Tuesday, 13 August 2013

We was robbed!

So here we are, not yet in the middle of August, and yet this past weekend was the second in the latest football season.  My memory must be playing tricks because it seems to me that the gap between one season ending and the next beginning is getting shorter and shorter with each succeeding year.  I'm not entirely sue that my recollection is accurate as I have hazy memories of football spectators in summer clothes, which would seem to indicate that August has been the traditional month for the start of the new season.  On the other hand, the cup final was always the last game of the season (or so I thought) and was played on the second Saturday in May.  I think.  Nowadays the cup final is not the last match of the season, which extends further into May.

You might gather from the previous paragraph that my knowledge of professional football (and I'm talking about proper football, not the version of rugby that is called football in America, nor the strange game played under Australian rules) is not top of the form standard.  You would be quite right.  There have been occasions in the past when I have been to professional football matches, mainly in the far-off days when spectators stood on the terraces, shouted obscene remarks at the referee and rushed for a pie and a pint at half time.  I have also been to a couple of matches since stadia became all-seating with no spectator allowed to even stand up to stretch his legs while play is in progress.  How anyone can afford to watch professional football on a regular basis is quite beyond me.  I have just checked and find that tickets for Manchester United cost from £31 to £53 for one game.  Even our local club, which is hardly in the top flight, has ticket prices starting at £25 and rising to £42.

What has puzzled me for many years is the way people say things like, "We won" or "We were robbed".  Why do they refer to "we"?  It's not as if they had anything to do with the game - other than watching it or sometimes just seeing the result.  They were not playing and were not involved in any way with the team.  In fact, they are not even members of a club; they are simply paying customers.

I say that spectators are not members of clubs.  That is, perhaps, not how supporters see things.  All football teams are "clubs" - even though they are, in truth, limited companies often owned by a single person.  It's not as though the teams are selected from a closely-knit group, say the workers at a certain factory or the members of a social club.  The players don't even need come from the country where the club is based let alone the town.  They are simply men (usually) who have been employed to undertake work.

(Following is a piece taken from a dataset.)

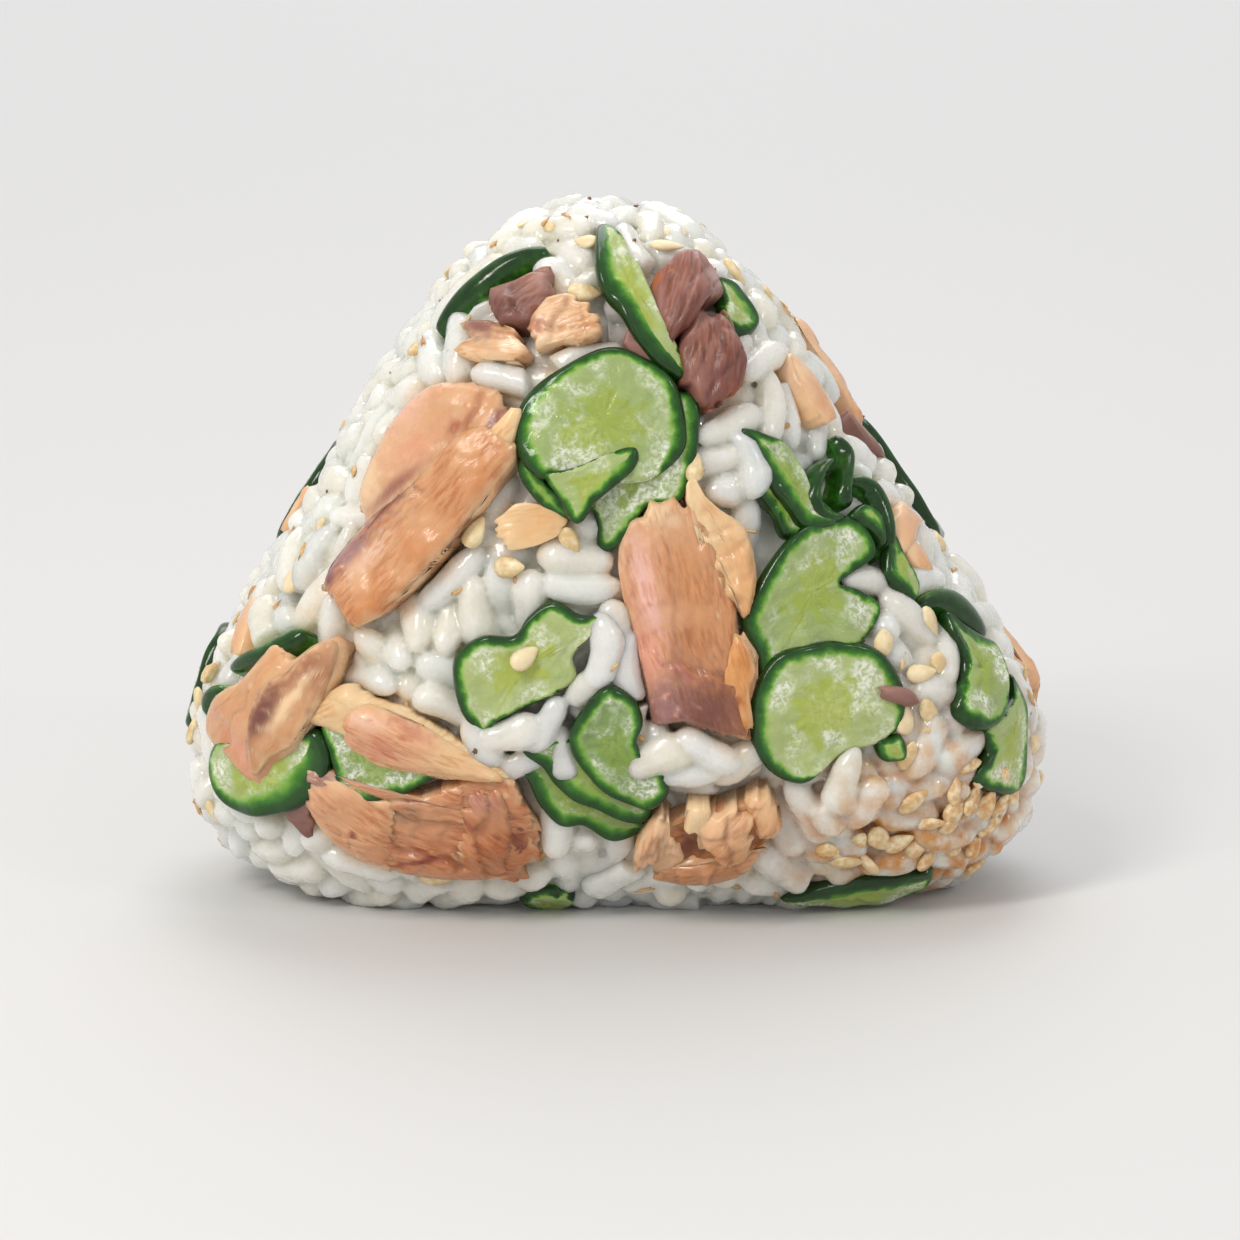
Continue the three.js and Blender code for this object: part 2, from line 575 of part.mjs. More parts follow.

It's the same with any professional team sport - football, cricket, rugby, ice hockey - but quite different in individual sports such as golf, tennis or athletics and, on the whole, in amateur sports

I find it all just a little puzzling.  But maybe it's me who is the odd one out and everyone else who is marching in step.


Today, another picture taken from the end of the Upper Lodge Wood.  This time, looking west, almost exactly the opposite direction from yesterday's picture.


Buck said...

In re: fans and sports teams. It's the modern equivalent of tribes. I'm a member of the Red Wings tribe, meself. ;-)

Brighton Pensioner said...

Yeah, I hadn't thought of it like that, Buck. You're right.